Exercise directions
Of the lines in the entries, how many hold the word "pose"? Give that number alone.
** begin Dataset **
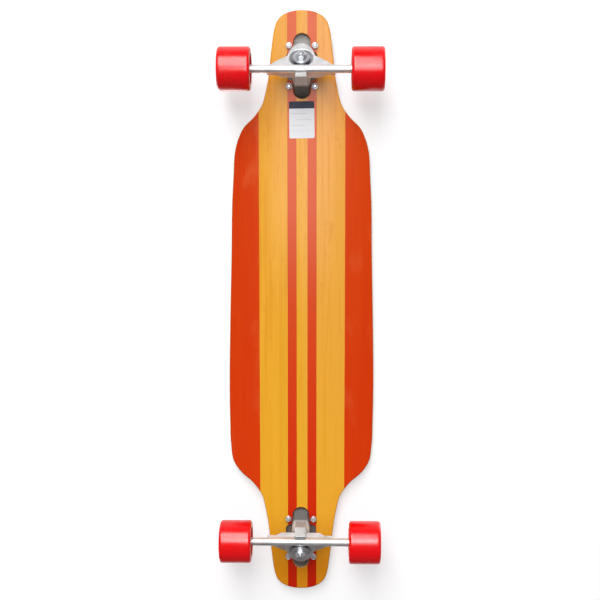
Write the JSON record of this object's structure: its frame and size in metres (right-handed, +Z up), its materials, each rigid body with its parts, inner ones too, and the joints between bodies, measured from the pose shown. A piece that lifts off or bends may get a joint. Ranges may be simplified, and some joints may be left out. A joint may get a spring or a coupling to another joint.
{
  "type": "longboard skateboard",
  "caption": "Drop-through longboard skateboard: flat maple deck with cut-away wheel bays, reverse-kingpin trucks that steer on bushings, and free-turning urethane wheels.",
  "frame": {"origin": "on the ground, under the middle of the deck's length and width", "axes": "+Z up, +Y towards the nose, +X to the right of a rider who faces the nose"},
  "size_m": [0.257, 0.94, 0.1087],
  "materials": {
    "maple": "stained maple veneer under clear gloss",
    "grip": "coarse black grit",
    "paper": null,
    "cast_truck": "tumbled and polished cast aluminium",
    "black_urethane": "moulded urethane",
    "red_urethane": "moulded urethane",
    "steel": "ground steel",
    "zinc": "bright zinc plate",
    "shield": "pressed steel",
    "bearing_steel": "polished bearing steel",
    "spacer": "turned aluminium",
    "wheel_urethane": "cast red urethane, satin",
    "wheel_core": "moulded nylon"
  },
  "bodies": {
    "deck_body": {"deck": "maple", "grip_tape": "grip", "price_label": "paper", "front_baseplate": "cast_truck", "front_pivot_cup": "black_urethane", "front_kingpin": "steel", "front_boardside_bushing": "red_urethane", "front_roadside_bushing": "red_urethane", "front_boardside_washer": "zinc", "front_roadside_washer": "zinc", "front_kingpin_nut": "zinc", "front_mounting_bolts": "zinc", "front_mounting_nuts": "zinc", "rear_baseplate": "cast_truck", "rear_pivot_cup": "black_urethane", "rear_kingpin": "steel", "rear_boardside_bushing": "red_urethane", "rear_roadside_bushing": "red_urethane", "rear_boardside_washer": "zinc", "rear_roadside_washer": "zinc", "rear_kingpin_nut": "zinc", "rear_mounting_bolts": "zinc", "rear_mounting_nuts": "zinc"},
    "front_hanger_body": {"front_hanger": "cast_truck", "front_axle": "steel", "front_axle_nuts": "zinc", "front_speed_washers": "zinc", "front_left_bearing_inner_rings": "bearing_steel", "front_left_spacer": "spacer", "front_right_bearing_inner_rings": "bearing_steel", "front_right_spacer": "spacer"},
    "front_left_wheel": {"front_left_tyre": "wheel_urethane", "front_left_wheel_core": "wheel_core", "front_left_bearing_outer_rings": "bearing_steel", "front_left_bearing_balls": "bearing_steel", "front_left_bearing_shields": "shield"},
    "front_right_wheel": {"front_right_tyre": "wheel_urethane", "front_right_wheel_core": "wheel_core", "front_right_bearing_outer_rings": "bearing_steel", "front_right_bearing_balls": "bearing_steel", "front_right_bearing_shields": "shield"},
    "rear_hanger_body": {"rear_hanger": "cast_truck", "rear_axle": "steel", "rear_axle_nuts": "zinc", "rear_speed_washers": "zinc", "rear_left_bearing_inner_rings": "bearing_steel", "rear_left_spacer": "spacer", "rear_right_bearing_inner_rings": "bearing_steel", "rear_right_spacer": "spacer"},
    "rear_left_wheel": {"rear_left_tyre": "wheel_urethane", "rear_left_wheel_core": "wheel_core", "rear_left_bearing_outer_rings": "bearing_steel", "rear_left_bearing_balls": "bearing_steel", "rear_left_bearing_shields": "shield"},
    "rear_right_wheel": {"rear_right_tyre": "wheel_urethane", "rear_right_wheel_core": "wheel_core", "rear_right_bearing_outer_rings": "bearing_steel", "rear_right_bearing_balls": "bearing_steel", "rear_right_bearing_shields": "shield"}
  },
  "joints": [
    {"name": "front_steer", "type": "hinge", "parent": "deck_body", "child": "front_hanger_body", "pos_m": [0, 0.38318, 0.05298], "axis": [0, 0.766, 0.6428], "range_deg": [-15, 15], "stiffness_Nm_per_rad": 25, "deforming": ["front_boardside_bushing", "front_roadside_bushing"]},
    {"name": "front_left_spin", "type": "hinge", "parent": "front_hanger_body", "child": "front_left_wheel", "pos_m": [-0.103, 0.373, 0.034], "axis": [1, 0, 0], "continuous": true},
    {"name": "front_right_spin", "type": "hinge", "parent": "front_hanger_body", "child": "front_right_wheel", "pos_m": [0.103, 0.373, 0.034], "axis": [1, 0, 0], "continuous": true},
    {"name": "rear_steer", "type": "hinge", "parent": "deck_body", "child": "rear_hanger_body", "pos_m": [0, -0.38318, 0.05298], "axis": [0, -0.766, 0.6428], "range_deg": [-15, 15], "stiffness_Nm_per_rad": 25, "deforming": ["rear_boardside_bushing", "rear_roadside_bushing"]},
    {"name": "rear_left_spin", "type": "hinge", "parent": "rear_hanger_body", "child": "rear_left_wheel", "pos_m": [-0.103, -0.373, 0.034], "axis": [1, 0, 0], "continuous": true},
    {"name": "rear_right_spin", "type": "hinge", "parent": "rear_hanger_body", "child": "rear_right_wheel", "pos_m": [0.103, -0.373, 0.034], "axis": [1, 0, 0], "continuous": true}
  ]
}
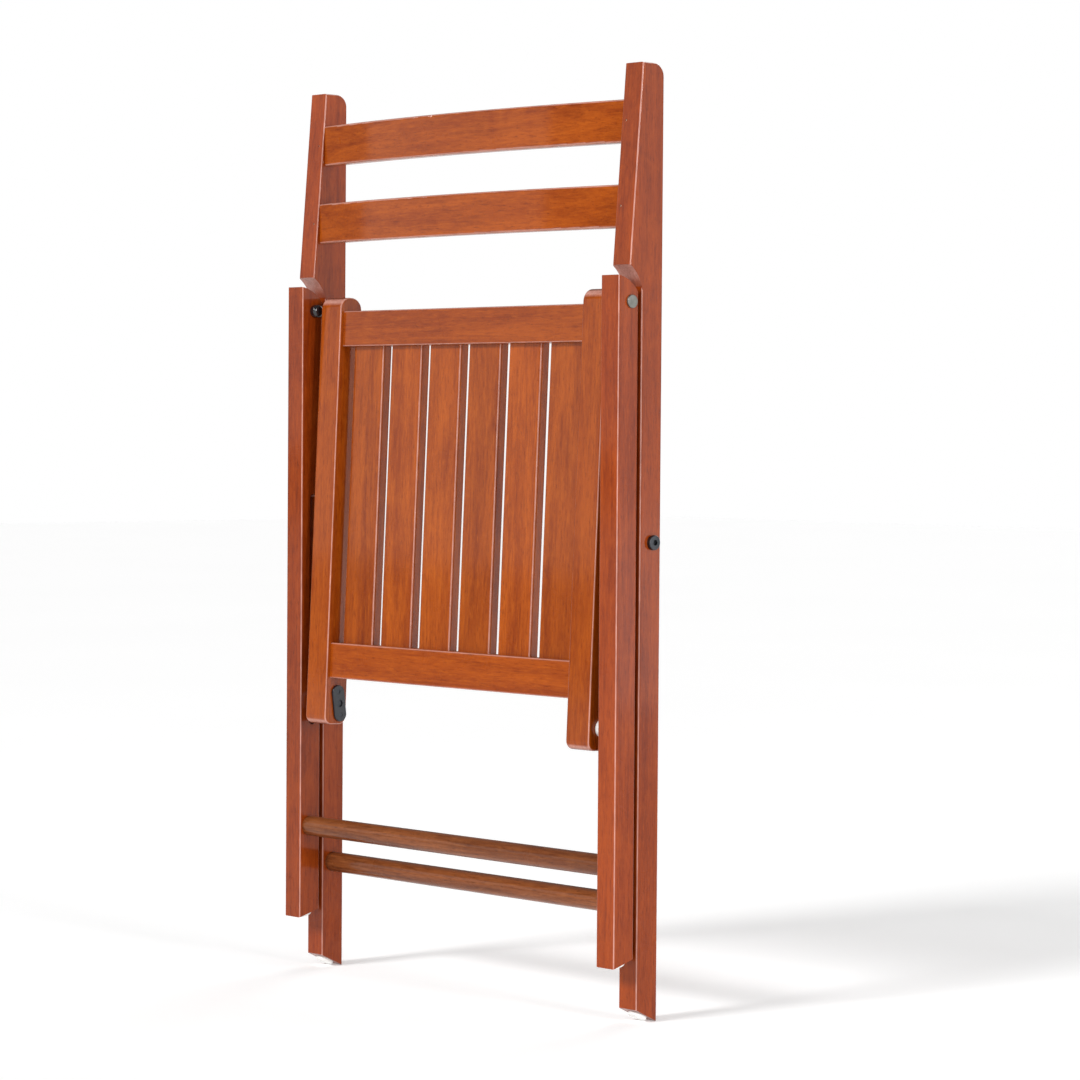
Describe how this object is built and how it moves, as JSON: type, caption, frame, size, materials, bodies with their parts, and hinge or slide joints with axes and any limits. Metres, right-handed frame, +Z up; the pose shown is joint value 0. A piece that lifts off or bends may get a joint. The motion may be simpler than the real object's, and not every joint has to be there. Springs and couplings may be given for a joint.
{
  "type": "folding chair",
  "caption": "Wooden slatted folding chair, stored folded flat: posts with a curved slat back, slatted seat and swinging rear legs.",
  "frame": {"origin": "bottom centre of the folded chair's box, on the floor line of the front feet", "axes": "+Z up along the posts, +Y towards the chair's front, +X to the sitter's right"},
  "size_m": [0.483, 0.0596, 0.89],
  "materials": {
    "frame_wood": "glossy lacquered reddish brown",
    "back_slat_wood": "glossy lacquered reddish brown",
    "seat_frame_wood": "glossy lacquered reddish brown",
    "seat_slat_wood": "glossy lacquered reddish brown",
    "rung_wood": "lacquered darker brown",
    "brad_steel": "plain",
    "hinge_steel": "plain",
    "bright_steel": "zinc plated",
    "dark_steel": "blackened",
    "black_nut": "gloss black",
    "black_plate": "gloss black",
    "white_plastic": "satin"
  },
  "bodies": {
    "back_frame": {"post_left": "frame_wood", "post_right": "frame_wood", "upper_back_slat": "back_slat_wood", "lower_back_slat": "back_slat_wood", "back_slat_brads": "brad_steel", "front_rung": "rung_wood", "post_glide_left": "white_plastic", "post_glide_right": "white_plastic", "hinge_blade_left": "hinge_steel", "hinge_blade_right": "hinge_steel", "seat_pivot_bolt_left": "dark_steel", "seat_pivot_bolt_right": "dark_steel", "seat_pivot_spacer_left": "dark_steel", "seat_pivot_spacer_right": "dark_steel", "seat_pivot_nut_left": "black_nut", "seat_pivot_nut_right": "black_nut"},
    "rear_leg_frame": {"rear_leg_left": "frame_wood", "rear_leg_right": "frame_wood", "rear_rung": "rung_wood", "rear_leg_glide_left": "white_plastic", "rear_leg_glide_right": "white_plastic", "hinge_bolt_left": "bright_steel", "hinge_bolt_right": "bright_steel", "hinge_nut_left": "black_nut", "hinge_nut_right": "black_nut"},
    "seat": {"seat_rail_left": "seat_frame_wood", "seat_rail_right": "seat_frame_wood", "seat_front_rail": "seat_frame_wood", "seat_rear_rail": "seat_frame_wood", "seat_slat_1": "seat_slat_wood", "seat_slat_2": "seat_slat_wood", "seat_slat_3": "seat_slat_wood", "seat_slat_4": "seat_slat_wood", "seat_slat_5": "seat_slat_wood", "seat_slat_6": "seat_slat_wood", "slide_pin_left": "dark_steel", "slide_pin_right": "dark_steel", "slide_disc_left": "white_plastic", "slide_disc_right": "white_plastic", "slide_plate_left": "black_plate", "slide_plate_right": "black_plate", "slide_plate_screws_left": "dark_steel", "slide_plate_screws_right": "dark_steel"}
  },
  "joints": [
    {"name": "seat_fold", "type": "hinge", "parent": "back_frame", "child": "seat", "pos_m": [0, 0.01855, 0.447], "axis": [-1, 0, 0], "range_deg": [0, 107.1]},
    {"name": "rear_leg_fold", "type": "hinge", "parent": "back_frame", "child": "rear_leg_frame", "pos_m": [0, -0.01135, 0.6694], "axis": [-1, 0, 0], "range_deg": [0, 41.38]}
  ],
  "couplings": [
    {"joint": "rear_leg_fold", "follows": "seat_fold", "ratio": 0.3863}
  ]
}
** end Dataset **
Solution to the problem
2